> **STATED EXERCISE**: Begin with the line containing "lap_bar_left();" and end with the line containing "obj.parent = None"; set down that block verbatim and nothing else.

====

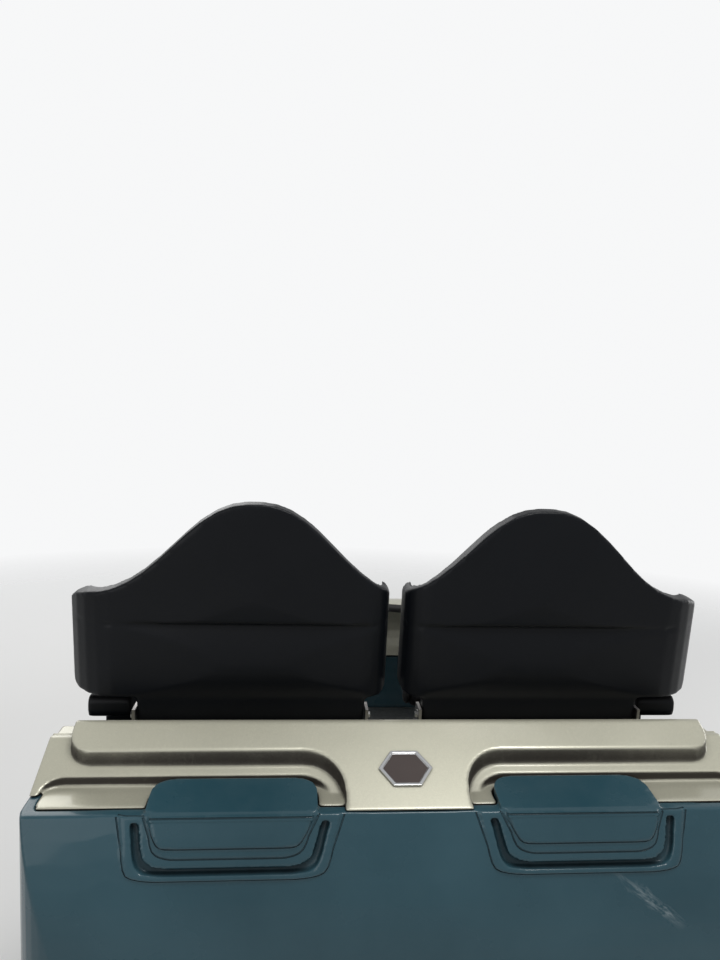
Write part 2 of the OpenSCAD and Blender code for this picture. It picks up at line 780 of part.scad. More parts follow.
// U-shaped handle standing on the stem's level part
module grab_handle(r) {
    y = (lap_pivot[0] + lap_end[0]) / 2 + 20;
    w = grab_w / 2;
    z = lap_end[1];
    up = 75;
    translate([0, y, z]) {
        rod_x(r, -w + 30, w - 30, 0, up);
        rod_x(r, -w + 30, w - 30, 0, 0);
        for (s = [-1, 1]) {
            translate([s * (w - 30), 0, 30]) rotate([90, 0, 0]) scale([s, 1, 1]) translate([0, up - 60, 0])
                rotate_extrude(angle = 90) translate([30, 0]) circle(r = r);
            translate([s * (w - 30), 0, 30]) rotate([90, 0, 0]) scale([s, 1, 1])
                rotate_extrude(angle = -90) translate([30, 0]) circle(r = r);
            translate([s * w, 0, 30]) cylinder(r = r, h = up - 60);
        }
    }
}
module lap_foam() {
    l = foam_l;
    r = foam_d / 2;
    e = 22;
    color(vinyl) translate([seat_x, 0, 0]) difference() {
        translate([-l / 2, lap_end[0], lap_end[1]]) rotate([0, 90, 0]) rotate_extrude()
            polygon(concat([[0, 0]], arc(r - e, e, e, -90, 0, 5), arc(r - e, l - e, e, 0, 90, 5), [[0, l]]));
        rod_x(lap_d / 2 - 4 + seat_gap, -l, l, lap_end[0], lap_end[1]);
        translate([0, lap_end[0] + 2 * r, lap_end[1]]) rotate([90, 0, 0])
            cylinder(r = lap_d / 2 + seat_gap, h = 2 * r);
    }
}
module lap_bar_brackets() {
    x0 = hub_l / 2 + 5;
    color(steel_paint) both_sides() translate([seat_x, lap_pivot[0], 0]) {
        for (s = [-1, 1]) mirror([s < 0 ? 1 : 0, 0, 0]) along_x(x0, x0 + 10)
            polygon(concat([[15 - bracket_foot, floor_z + 8], [bracket_foot - 15, floor_z + 8]],
                arc(0, lap_pivot[1], bracket_eye_r, 0, 180)));
        box(-x0 - bracket_side, x0 + bracket_side, -bracket_foot, bracket_foot, floor_z, floor_z + 8);
        rod_x(lap_pin_r, -x0 - 16, x0 + 16, 0, lap_pivot[1]);
    }
}

// Chassis
module chassis_beams() {
    color(steel_paint) both_sides()
        box(beam_x - beam_w / 2, beam_x + beam_w / 2, tail_y + 80, nose_y - 110, beam_z, pan_z);
}
module cross_members() {
    x0 = beam_x - beam_w / 2;
    x1 = beam_x + beam_w / 2;
    z0 = beam_z + 10;
    color(steel_paint) {
        for (y = [hanger_y, fin_back + fin_tab, fin_front - fin_tab, nose_y - member_nose])
            box(-x0, x0, y - 30, y + 30, z0, pan_z - 5);
        for (y = [rear_axle, front_axle]) {
            difference() {
                box(-x0, x0, y - 75, y + 75, beam_z, pan_z - 5);
                rod_z(king_r + 12, beam_z + 20, pan_z, 0, y);
            }
            rod_z(king_r, axle_z - axle_h / 2 - 8, beam_z + 1, 0, y);
            rod_z(king_r + 14, axle_z - axle_h / 2 - 18, axle_z - axle_h / 2 - 6, 0, y);
        }
        both_sides() for (y = [hanger_y, rear_axle + outrigger_in, front_axle - outrigger_in, nose_y - outrigger_nose])
            box(x1, body_half - panel_t - 40, y - 25, y + 25, pan_z - 32, pan_z);
    }
}

// Axle: a beam that steers on its kingpin, with a wheel carrier at each end
module axle_beam(y) {
    color(steel_paint) difference() {
        union() {
            box(-inner_plate_x + plate_t / 2, inner_plate_x - plate_t / 2, y - axle_h / 2, y + axle_h / 2,
                axle_z - axle_h / 2, axle_z + axle_h / 2);
            rod_z(table_r, axle_z + axle_h / 2 - 1, axle_z + axle_h / 2 + table_t, 0, y);
        }
        rod_z(king_r + run_gap, 0, beam_z, 0, y);
    }
}
module carrier(y) {
    arm = 62;
    back = road_d / 2 + 20;
    top = road_z + 62;
    low = skirt_z - 55;
    yb = y - back - plate_t;
    xi = inner_plate_x - plate_t / 2;
    xo = outer_plate_x;
    difference() {
        union() {
            // outer plate, down past the rail to the up-stop wheel
            along_x(xo, xo + plate_t) polygon(concat(
                [[yb + top - low, top], [yb, low], [yb, rail_top + 20], [y - arm, rail_z]],
                arc(y, upstop_d / 2, arm, 180, 360),
                arc(y, road_z, arm, 0, 90)));
            // inner plate, on the beam's end
            along_x(xi, xi + plate_t) polygon(concat(
                [[yb + top - low, top], [yb, low], [yb, rail_top + 20], [y + arm, rail_top + 20]],
                arc(y, road_z, arm, 0, 90)));
            // tie behind the road wheel
            box(xi + 1, xo + 1, yb, y - back, rail_top + 20, low);
            // lugs above and below the side wheel
            for (z = [rail_z - side_w / 2 - 8 - 12, rail_z + side_w / 2 + 8]) {
                along_z(z, z + 12) union() {
                    polygon([[xo, y - arm], [xo + plate_t, y - arm], [side_wheel_x + 30, y + side_ahead],
                        [side_wheel_x - 30, y + side_ahead], [xo, y + arm]]);
                    translate([side_wheel_x, y + side_ahead]) circle(r = 30);
                }
            }
            rod_x(pin_r + 14, xo + plate_t - 1, xo + plate_t + 8, y, road_z);
            rod_x(pin_r + 14, xo + plate_t - 1, xo + plate_t + 8, y, upstop_d / 2);
        }
        rod_x(pin_r + 0.02, xi - 1, xo + plate_t + 20, y, road_z);
        rod_x(pin_r + 0.02, xo - 1, xo + plate_t + 20, y, upstop_d / 2);
        rod_z(pin_r + 0.02, 0, rail_top + 10, side_wheel_x, y + side_ahead);
    }
}
module wheel_carriers(y) {
    color(steel_paint) both_sides() carrier(y);
}
module wheel_pins(y) {
    xi = inner_plate_x - plate_t / 2;
    xo = outer_plate_x + plate_t;
    color(bright) both_sides() {
        rod_x(pin_r, xi, xo + 26, y, road_z);
        rod_x(pin_r, rail_x - upstop_w / 2 - 8, xo + 26, y, upstop_d / 2);
        rod_x(pin_r + 8, rail_x - upstop_w / 2 - 16, rail_x - upstop_w / 2 - 8, y, upstop_d / 2);
        rod_z(pin_r, rail_z - side_w / 2 - 30, rail_z + side_w / 2 + 30, side_wheel_x, y + side_ahead);
    }
}

// Wheel on the Z axis, centred: bonded tread on a webbed hub
module wheel(d, w) {
    rim = d / 2 - tread_t;
    hub = pin_r + 18;
    web = w * 0.28;
    color(bright) difference() {
        rotate_extrude() polygon([
            [pin_r + run_gap, -w / 2], [hub, -w / 2], [hub, -web / 2], [rim - 10, -web / 2], [rim - 8, -w / 2],
            [rim, -w / 2], [d / 2, -w / 2 + 6], [d / 2, w / 2 - 6],
            [rim, w / 2], [rim - 8, w / 2], [rim - 10, web / 2], [hub, web / 2], [hub, w / 2], [pin_r + run_gap, w / 2]]);
        hole = (rim - 10 - hub) / 2;
        for (k = [0:5]) rotate(60 * k) translate([(rim - 10 + hub) / 2, 0, -w]) cylinder(r = hole * 0.72, h = 2 * w);
    }
}
module wheel_x(d, w, x, y, z) {
    translate([x, y, z]) rotate([0, 90, 0]) wheel(d, w);
}
module road_wheel(side, y) { wheel_x(road_d, road_w, side * rail_x, y, road_z); }
module upstop_wheel(side, y) { wheel_x(upstop_d, upstop_w, side * rail_x, y, upstop_d / 2); }
module side_wheel(side, y) {
    translate([side * side_wheel_x, y + side_ahead, rail_z]) wheel(side_d, side_w);
}

// Couplings
module front_coupler() {
    ye = nose_y - hitch_in;
    root = ye - coupler_d * 0.75;
    gap = eye_t / 2 + 3;
    color(steel_paint) difference() {
        union() {
            for (z = [hitch_z - gap - 12, hitch_z + gap])
                along_z(z, z + 12) union() {
                    translate([0, ye]) circle(r = 34);
                    polygon([[-33, ye], [33, ye], [coupler_w, root], [-coupler_w, root]]);
                }
            box(-coupler_w, coupler_w, ye - coupler_d, root + 5, hitch_z - gap - 12, beam_z + 10);
        }
        rod_z(hitch_r, 0, beam_z, 0, ye);
    }
}
hanger_y = tail_y + drawbar_root;
module drawbar() {
    ye = tail_y - drawbar_reach + eye_r;
    color(steel_paint) difference() {
        union() {
            rod_z(eye_r, hitch_z - eye_t / 2, hitch_z + eye_t / 2, 0, ye);
            rod_z(eye_r + 2, hitch_z - eye_t / 2, hitch_z + eye_t / 2, 0, hanger_y);
            along_z(hitch_z - eye_t / 2 + 2, hitch_z + eye_t / 2 - 2)
                polygon([[4 - eye_r, hanger_y], [eye_r - 4, hanger_y], [eye_r - 9, ye], [9 - eye_r, ye]]);
        }
        rod_z(hitch_r, 0, beam_z, 0, ye);
        rod_z(hitch_r + run_gap, 0, beam_z, 0, hanger_y);
    }
}
module drawbar_hanger() {
    gap = eye_t / 2 + 3;
    color(steel_paint) {
        box(-45, 45, hanger_y - 30, hanger_y + 30, hitch_z + gap, beam_z + 10);
        rod_z(hitch_r, hitch_z - gap - 12, hitch_z + gap + 1, 0, hanger_y);
        rod_z(hitch_r + 12, hitch_z - gap - 12, hitch_z - gap, 0, hanger_y);
    }
}
// The two dogs hang side by side: one takes the lift chain, the other the rack beside it
dog_y = front_axle - dog_back;
dog_z = beam_z - 34;
x_dog = beam_x - beam_w / 2;
dog_pin_r = 12;
fin_front = dog_y - dog_ahead;
fin_back = rear_axle + fin_ahead;
dogs = [[0, rail_z + 10], [110, rail_z + 30]];    // place across the car, height of the tip
module dog_hangers() {
    color(steel_paint) {
        for (d = dogs) translate([d[0], 0, 0]) {
            both_sides() along_x(20, 30)
                polygon(concat([[dog_y - hanger_half, beam_z + 10], [dog_y + hanger_half, beam_z + 10]],
                    arc(dog_y, dog_z, hanger_r, 0, -180)));
            rod_x(dog_pin_r, -34, 34, dog_y, dog_z);
        }
        box(-x_dog, x_dog, dog_y - hanger_plate, dog_y + hanger_plate, beam_z + 10, beam_z + 30);
    }
}
module dog(d) {
    tip = d[1];
    color(bright) translate([d[0], dog_y, 0]) difference() {
        union() {
            rod_x(26, -14, 14, 0, dog_z);
            along_x(-12, 12) polygon([[-20, dog_z], [20, dog_z], [16, dog_z - 60], [-20, tip], [-62, tip],
                [-60, tip + 30], [-42, tip + 46]]);
        }
        rod_x(dog_pin_r + run_gap, -20, 20, 0, dog_z);
    }
}
module chain_dog() { dog(dogs[0]); }
module rollback_dog() { dog(dogs[1]); }
module brake_fin() {
    y0 = fin_back;
    y1 = fin_front;
    color(bright) union() {
        along_x(-fin_t / 2, fin_t / 2) polygon([
            [y0, rail_top + 60], [y0 + fin_slope, rail_z], [y1 - fin_slope, rail_z], [y1, rail_top + 60],
            [y1, beam_z + 10], [y0, beam_z + 10]]);
        for (y = [y0 + fin_tab, y1 - fin_tab]) box(-fin_side, fin_side, y - 30, y + 30, beam_z, beam_z + 10);
    }
}

// Left-hand pieces
module seat_shell_left() { mirror([1, 0, 0]) seat_shell(); }
module back_pad_left() { mirror([1, 0, 0]) back_pad(); }
module seat_cushion_left() { mirror([1, 0, 0]) seat_cushion(); }
module lap_bar_left() { mirror([1, 0, 0]) lap_bar(); }
module lap_foam_left() { mirror([1, 0, 0]) lap_foam(); }

chassis_beams();
cross_members();
floor_pan();
seat_riser();
step_plates();
side_panel_left();
side_panel_right();
nose_hood();
nose_fascia();
rear_deck();
rear_fascia();
rear_badge();
arm_rests();
seat_brackets();
seat_shell_left();
seat_shell();  // seat_shell_right
back_pad_left();
back_pad();  // back_pad_right
seat_cushion_left();
seat_cushion();  // seat_cushion_right
lap_bar_brackets();
front_coupler();
drawbar_hanger();
brake_fin();
dog_hangers();
lap_bar_left();
lap_bar();  // lap_bar_right
lap_foam_left();
lap_foam();  // lap_foam_right
drawbar();
chain_dog();
rollback_dog();
axle_beam(front_axle);  // axle_beam_front
wheel_carriers(front_axle);  // wheel_carriers_front
wheel_pins(front_axle);  // wheel_pins_front
axle_beam(rear_axle);  // axle_beam_rear
wheel_carriers(rear_axle);  // wheel_carriers_rear
wheel_pins(rear_axle);  // wheel_pins_rear
road_wheel(-1, front_axle);  // road_wheel_front_left
road_wheel(1, front_axle);  // road_wheel_front_right
road_wheel(-1, rear_axle);  // road_wheel_rear_left
road_wheel(1, rear_axle);  // road_wheel_rear_right
side_wheel(-1, front_axle);  // side_wheel_front_left
side_wheel(1, front_axle);  // side_wheel_front_right
side_wheel(-1, rear_axle);  // side_wheel_rear_left
side_wheel(1, rear_axle);  // side_wheel_rear_right
upstop_wheel(-1, front_axle);  // upstop_wheel_front_left
upstop_wheel(1, front_axle);  // upstop_wheel_front_right
upstop_wheel(-1, rear_axle);  // upstop_wheel_rear_left
upstop_wheel(1, rear_axle);  // upstop_wheel_rear_right
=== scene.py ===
"""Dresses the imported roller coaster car: shells, upholstery, running gear, finishes and studio."""

import json
import logging
import math
from collections.abc import Callable, Iterable, Sequence
from dataclasses import dataclass, field
from enum import Enum

import bpy
from mathutils import Matrix, Vector

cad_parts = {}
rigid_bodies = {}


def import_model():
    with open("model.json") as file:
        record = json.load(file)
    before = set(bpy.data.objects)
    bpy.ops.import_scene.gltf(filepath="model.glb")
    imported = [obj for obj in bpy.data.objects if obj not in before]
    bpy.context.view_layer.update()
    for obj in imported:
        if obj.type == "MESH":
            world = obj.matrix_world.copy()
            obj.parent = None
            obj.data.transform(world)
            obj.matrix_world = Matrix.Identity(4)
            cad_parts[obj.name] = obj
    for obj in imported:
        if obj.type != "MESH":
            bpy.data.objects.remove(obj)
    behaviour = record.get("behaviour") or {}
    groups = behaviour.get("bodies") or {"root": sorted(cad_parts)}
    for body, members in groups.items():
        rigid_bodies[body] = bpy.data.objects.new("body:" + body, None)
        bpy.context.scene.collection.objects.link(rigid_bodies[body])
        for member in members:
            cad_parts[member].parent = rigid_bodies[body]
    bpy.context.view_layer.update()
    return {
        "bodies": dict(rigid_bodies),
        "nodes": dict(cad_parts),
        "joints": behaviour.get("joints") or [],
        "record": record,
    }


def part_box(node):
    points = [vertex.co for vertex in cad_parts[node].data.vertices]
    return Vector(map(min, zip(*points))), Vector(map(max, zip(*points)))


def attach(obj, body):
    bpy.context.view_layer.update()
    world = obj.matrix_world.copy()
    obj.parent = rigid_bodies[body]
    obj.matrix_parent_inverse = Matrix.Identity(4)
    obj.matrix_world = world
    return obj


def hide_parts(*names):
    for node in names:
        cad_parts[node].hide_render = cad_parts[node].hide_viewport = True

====

> **ANSWER IN FULL**:
lap_bar_left();
lap_bar();  // lap_bar_right
lap_foam_left();
lap_foam();  // lap_foam_right
drawbar();
chain_dog();
rollback_dog();
axle_beam(front_axle);  // axle_beam_front
wheel_carriers(front_axle);  // wheel_carriers_front
wheel_pins(front_axle);  // wheel_pins_front
axle_beam(rear_axle);  // axle_beam_rear
wheel_carriers(rear_axle);  // wheel_carriers_rear
wheel_pins(rear_axle);  // wheel_pins_rear
road_wheel(-1, front_axle);  // road_wheel_front_left
road_wheel(1, front_axle);  // road_wheel_front_right
road_wheel(-1, rear_axle);  // road_wheel_rear_left
road_wheel(1, rear_axle);  // road_wheel_rear_right
side_wheel(-1, front_axle);  // side_wheel_front_left
side_wheel(1, front_axle);  // side_wheel_front_right
side_wheel(-1, rear_axle);  // side_wheel_rear_left
side_wheel(1, rear_axle);  // side_wheel_rear_right
upstop_wheel(-1, front_axle);  // upstop_wheel_front_left
upstop_wheel(1, front_axle);  // upstop_wheel_front_right
upstop_wheel(-1, rear_axle);  // upstop_wheel_rear_left
upstop_wheel(1, rear_axle);  // upstop_wheel_rear_right
=== scene.py ===
"""Dresses the imported roller coaster car: shells, upholstery, running gear, finishes and studio."""

import json
import logging
import math
from collections.abc import Callable, Iterable, Sequence
from dataclasses import dataclass, field
from enum import Enum

import bpy
from mathutils import Matrix, Vector

cad_parts = {}
rigid_bodies = {}


def import_model():
    with open("model.json") as file:
        record = json.load(file)
    before = set(bpy.data.objects)
    bpy.ops.import_scene.gltf(filepath="model.glb")
    imported = [obj for obj in bpy.data.objects if obj not in before]
    bpy.context.view_layer.update()
    for obj in imported:
        if obj.type == "MESH":
            world = obj.matrix_world.copy()
            obj.parent = None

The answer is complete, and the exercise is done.